• _AIM_
Reproduce only this span: the line containing "Write the Blender Python", the line containing "PANEL_GAP = 0.0003", and every line between them, all exactly as given.

• _INFORMATION SUPPLIED_
-- Begin --
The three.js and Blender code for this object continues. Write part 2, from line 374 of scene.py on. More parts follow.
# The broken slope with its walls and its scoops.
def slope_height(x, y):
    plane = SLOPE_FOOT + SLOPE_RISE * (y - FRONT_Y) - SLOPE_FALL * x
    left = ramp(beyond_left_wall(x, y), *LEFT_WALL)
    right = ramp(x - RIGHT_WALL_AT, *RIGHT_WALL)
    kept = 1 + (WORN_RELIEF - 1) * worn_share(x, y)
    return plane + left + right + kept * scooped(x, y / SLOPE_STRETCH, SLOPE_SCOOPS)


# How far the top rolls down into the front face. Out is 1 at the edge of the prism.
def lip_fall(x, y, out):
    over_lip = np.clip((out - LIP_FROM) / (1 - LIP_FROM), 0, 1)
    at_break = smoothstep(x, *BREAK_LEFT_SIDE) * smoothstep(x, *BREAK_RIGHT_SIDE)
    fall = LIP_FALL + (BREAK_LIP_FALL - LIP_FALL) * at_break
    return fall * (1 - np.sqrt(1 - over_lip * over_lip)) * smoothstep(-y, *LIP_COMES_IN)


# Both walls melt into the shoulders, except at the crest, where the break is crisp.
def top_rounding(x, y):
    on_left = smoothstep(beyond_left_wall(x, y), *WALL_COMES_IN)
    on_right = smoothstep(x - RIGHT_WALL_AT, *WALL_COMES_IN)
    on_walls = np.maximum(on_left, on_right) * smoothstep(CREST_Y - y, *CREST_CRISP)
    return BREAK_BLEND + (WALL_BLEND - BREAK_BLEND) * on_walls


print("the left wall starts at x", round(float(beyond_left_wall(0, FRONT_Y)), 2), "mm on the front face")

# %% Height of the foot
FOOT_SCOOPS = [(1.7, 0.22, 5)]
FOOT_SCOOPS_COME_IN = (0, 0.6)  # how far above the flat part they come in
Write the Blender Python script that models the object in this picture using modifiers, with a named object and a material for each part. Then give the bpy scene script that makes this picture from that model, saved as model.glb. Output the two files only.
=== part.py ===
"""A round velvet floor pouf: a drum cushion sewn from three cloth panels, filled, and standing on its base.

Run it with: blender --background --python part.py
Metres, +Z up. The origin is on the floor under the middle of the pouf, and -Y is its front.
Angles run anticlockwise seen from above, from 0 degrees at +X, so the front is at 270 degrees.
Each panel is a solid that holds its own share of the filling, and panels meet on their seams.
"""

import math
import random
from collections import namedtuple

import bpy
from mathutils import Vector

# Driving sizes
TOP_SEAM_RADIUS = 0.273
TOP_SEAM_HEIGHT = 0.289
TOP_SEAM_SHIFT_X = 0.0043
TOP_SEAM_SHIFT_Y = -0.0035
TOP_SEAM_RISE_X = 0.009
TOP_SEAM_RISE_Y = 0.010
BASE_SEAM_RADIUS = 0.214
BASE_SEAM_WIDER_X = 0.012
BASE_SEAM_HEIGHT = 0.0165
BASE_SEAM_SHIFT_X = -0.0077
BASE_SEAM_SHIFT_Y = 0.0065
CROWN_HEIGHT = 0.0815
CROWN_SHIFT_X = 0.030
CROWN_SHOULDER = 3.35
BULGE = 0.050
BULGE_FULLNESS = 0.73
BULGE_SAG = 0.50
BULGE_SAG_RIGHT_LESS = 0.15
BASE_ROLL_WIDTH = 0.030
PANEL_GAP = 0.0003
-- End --
-- Begin --
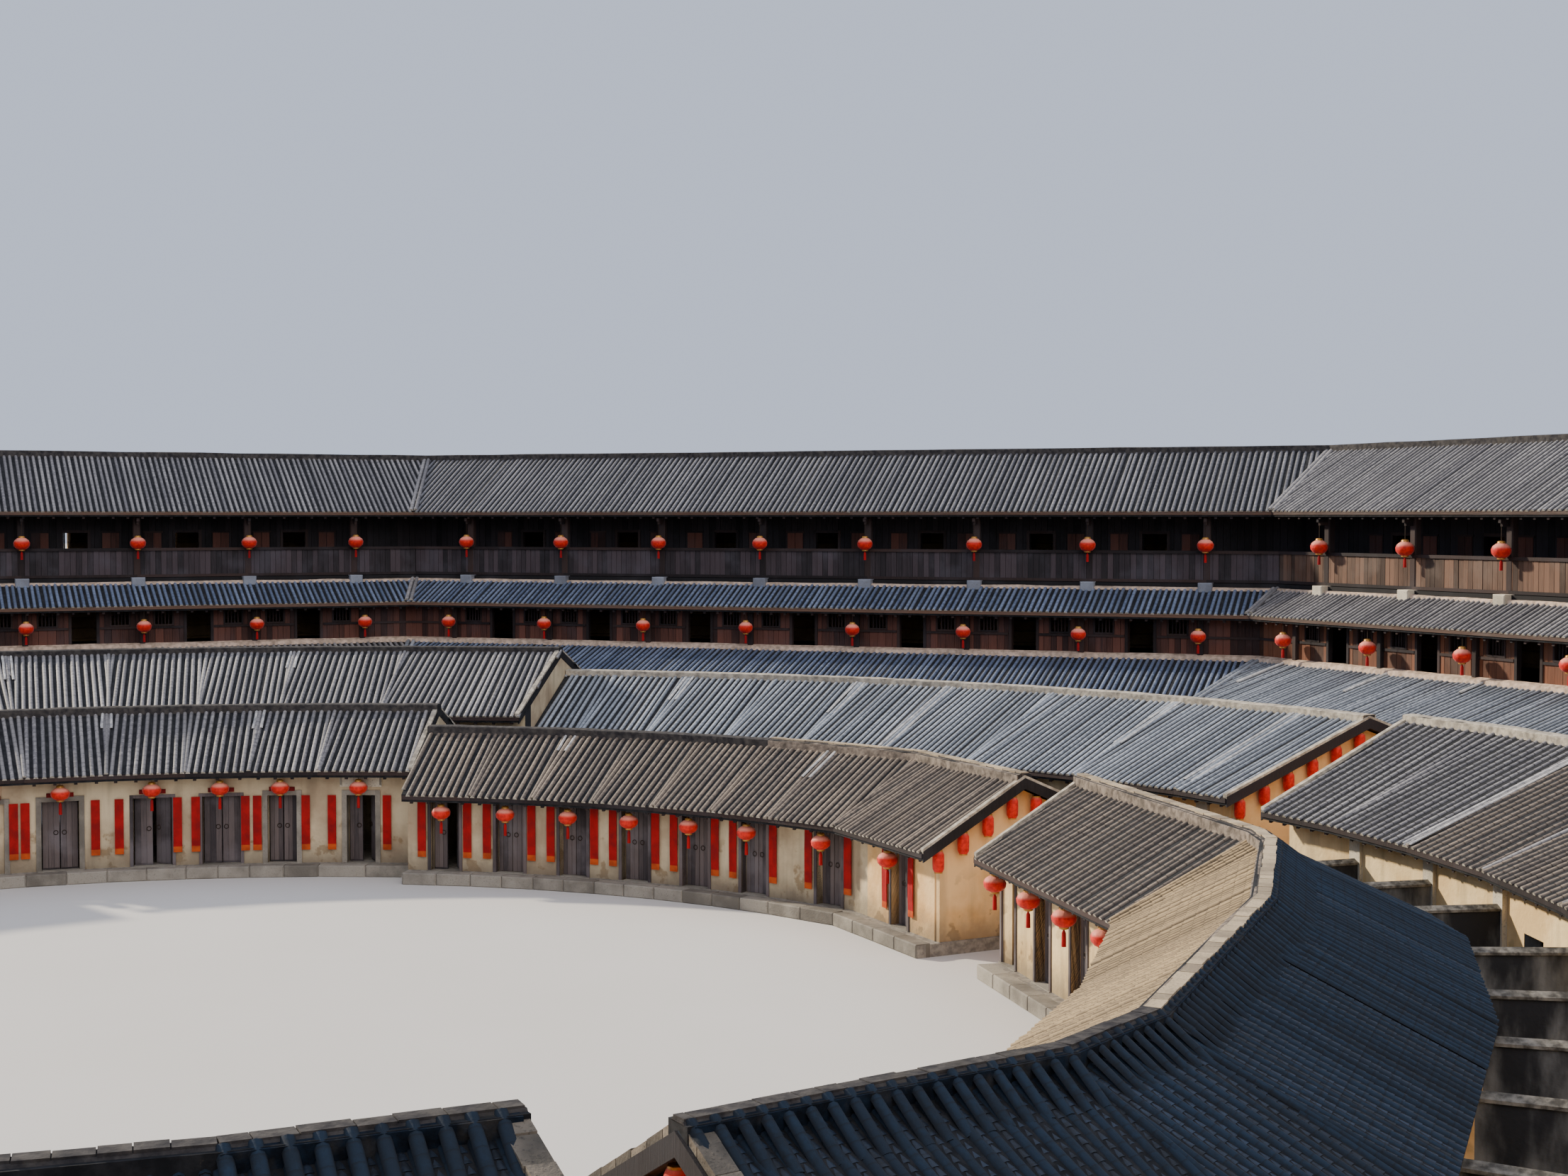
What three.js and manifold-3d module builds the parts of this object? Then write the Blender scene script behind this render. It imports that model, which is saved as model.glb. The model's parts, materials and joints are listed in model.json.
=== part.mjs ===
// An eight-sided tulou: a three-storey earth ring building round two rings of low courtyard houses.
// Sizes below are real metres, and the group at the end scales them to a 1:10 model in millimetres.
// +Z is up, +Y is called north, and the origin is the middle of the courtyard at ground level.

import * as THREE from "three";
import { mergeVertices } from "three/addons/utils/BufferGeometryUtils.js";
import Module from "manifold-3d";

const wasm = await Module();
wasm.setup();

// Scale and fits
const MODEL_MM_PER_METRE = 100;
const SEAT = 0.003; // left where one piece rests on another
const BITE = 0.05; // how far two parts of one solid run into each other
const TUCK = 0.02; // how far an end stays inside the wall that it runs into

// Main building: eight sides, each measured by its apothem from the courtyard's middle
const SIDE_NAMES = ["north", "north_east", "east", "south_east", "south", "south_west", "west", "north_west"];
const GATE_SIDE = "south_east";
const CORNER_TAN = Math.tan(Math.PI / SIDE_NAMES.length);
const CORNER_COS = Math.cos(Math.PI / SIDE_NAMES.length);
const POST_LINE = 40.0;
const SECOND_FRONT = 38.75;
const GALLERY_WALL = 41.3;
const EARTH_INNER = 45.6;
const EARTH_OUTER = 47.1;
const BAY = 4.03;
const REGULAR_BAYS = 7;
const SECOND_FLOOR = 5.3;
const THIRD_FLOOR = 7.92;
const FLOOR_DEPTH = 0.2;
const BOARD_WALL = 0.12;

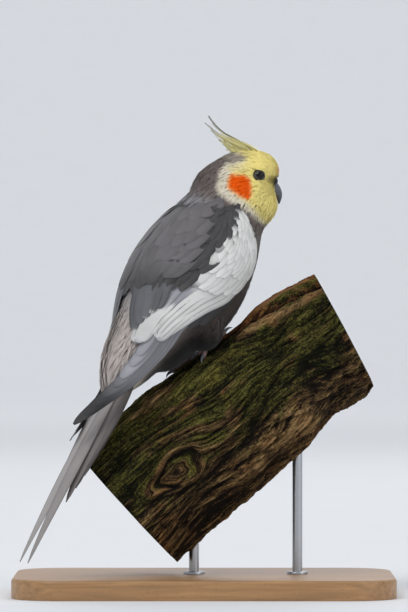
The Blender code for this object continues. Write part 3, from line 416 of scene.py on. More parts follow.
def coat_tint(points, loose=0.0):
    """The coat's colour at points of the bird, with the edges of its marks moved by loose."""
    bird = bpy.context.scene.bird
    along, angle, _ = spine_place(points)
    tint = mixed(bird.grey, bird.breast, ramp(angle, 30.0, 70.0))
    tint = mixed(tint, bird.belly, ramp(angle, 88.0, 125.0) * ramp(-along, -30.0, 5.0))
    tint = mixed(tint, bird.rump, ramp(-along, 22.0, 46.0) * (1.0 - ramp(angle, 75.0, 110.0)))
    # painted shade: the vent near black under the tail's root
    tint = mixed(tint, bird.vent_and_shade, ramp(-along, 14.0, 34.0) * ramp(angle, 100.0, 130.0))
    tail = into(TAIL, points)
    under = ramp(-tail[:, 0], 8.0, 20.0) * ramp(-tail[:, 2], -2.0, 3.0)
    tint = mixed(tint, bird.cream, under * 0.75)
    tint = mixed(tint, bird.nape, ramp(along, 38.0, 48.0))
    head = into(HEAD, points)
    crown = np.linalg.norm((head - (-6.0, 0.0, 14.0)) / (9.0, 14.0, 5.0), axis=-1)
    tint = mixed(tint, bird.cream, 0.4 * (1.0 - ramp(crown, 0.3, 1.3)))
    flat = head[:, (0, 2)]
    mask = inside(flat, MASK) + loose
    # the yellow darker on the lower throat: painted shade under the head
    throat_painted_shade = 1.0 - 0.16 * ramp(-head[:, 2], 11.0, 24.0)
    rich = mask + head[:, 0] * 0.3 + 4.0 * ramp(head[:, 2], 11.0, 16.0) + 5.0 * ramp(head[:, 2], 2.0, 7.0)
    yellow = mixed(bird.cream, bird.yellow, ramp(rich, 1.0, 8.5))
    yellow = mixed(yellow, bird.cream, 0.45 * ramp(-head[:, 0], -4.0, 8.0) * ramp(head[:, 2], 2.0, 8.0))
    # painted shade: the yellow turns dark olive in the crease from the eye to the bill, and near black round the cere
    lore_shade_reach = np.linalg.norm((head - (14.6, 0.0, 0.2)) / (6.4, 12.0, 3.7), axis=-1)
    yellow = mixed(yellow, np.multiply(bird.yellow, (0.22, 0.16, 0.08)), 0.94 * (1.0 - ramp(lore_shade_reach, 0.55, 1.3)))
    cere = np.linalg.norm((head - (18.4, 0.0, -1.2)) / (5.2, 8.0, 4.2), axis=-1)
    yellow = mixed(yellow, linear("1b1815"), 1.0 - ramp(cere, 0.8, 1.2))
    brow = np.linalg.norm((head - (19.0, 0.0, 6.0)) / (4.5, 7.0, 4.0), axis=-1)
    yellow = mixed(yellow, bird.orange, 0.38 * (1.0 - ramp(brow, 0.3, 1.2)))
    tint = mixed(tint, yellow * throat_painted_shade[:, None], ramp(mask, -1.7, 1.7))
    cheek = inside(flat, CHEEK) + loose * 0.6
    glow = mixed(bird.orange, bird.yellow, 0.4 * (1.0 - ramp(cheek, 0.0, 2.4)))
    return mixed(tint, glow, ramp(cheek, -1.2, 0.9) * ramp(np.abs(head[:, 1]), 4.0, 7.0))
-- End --
-- Begin --
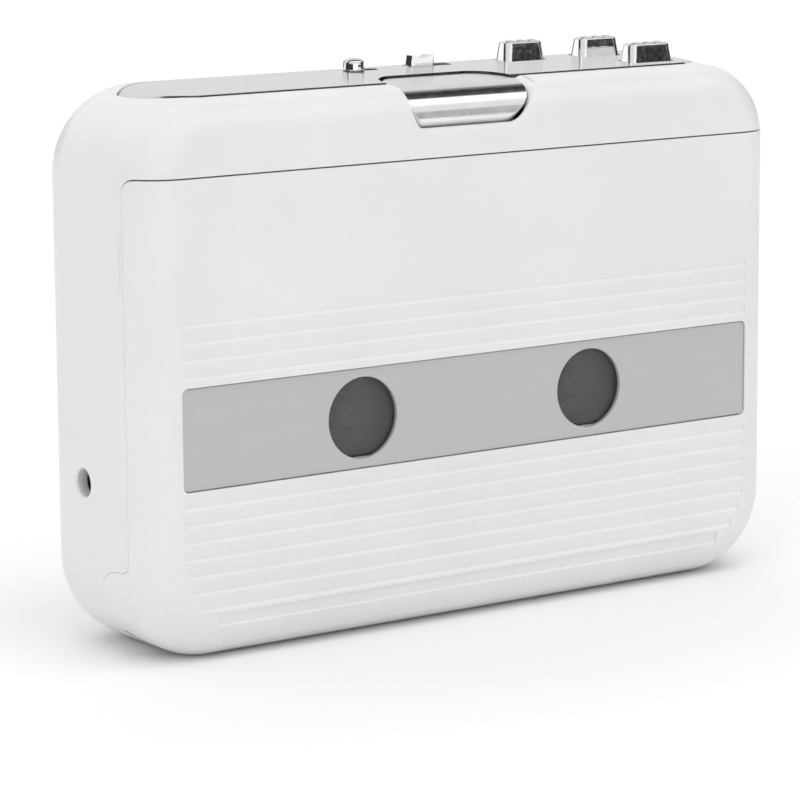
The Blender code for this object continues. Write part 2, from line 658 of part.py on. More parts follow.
-- End --
• _FINAL ANSWER_
Write the Blender Python script that models the object in this picture using modifiers, with a named object and a material for each part. Then give the bpy scene script that makes this picture from that model, saved as model.glb. Output the two files only.
=== part.py ===
"""A round velvet floor pouf: a drum cushion sewn from three cloth panels, filled, and standing on its base.

Run it with: blender --background --python part.py
Metres, +Z up. The origin is on the floor under the middle of the pouf, and -Y is its front.
Angles run anticlockwise seen from above, from 0 degrees at +X, so the front is at 270 degrees.
Each panel is a solid that holds its own share of the filling, and panels meet on their seams.
"""

import math
import random
from collections import namedtuple

import bpy
from mathutils import Vector

# Driving sizes
TOP_SEAM_RADIUS = 0.273
TOP_SEAM_HEIGHT = 0.289
TOP_SEAM_SHIFT_X = 0.0043
TOP_SEAM_SHIFT_Y = -0.0035
TOP_SEAM_RISE_X = 0.009
TOP_SEAM_RISE_Y = 0.010
BASE_SEAM_RADIUS = 0.214
BASE_SEAM_WIDER_X = 0.012
BASE_SEAM_HEIGHT = 0.0165
BASE_SEAM_SHIFT_X = -0.0077
BASE_SEAM_SHIFT_Y = 0.0065
CROWN_HEIGHT = 0.0815
CROWN_SHIFT_X = 0.030
CROWN_SHOULDER = 3.35
BULGE = 0.050
BULGE_FULLNESS = 0.73
BULGE_SAG = 0.50
BULGE_SAG_RIGHT_LESS = 0.15
BASE_ROLL_WIDTH = 0.030
PANEL_GAP = 0.0003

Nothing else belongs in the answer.